A diagnosis of active respiratory TB should be considered for any patient with the following symptoms:

A person with latent TB (positive skin test and no symptoms) can be treated in a dental office using standard infection control precautions [26]. This person has no symptoms and cannot transmit TB to others as there are no spores in his or her sputum.

The American Dental Association recommends that all patients be asked about any history of TB or exposure to TB, including signs and symptoms and medical conditions that increase their risk for TB disease. The Health History Form, developed by the U.S. Department of Health and Human Services, can be used to ask these questions.

If a patient with suspected or confirmed infectious TB disease requires urgent dental care, that care should be provided in a setting that meets the requirements for California ATD standards and airborne infection isolation. Respiratory protection (with a fitted N95 disposable respirator) should be used while performing procedures on such patients. Standard surgical masks are not designed to protect against TB transmission [4,26].
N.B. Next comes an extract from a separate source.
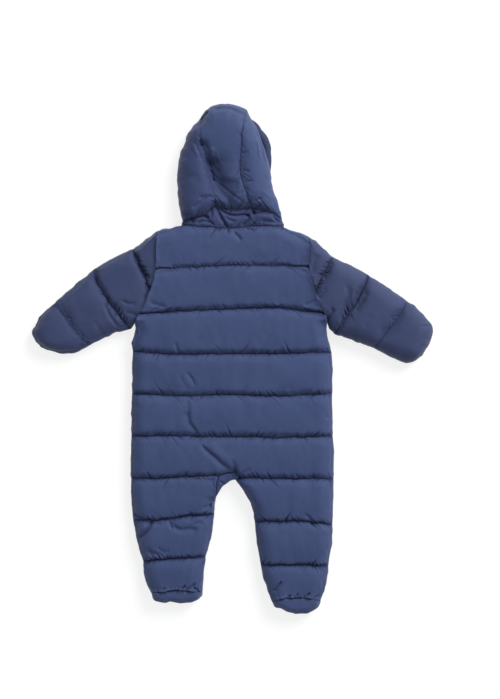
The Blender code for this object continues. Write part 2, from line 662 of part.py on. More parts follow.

Due to increased risk of occupational exposure, the CDC strongly recommends that all healthcare workers, including dental care providers, receive immunizations as a preventive measure. While these are the recommendations from the CDC, state and local legislation and workplace regulations may or may not require these immunizations.

Dental personnel should also fulfill all federal and state requirements for infection control training. New employees, or employees being transferred into jobs involving tasks or activities with potential exposure to blood or OPIM, must receive bloodborne pathogen training before assignment to tasks in which an occupational exposure may occur. Retraining is required annually or when changes in procedures or tasks affecting occupational exposure occur. Employees should be provided access to a qualified trainer to answer questions during the training session [9,10].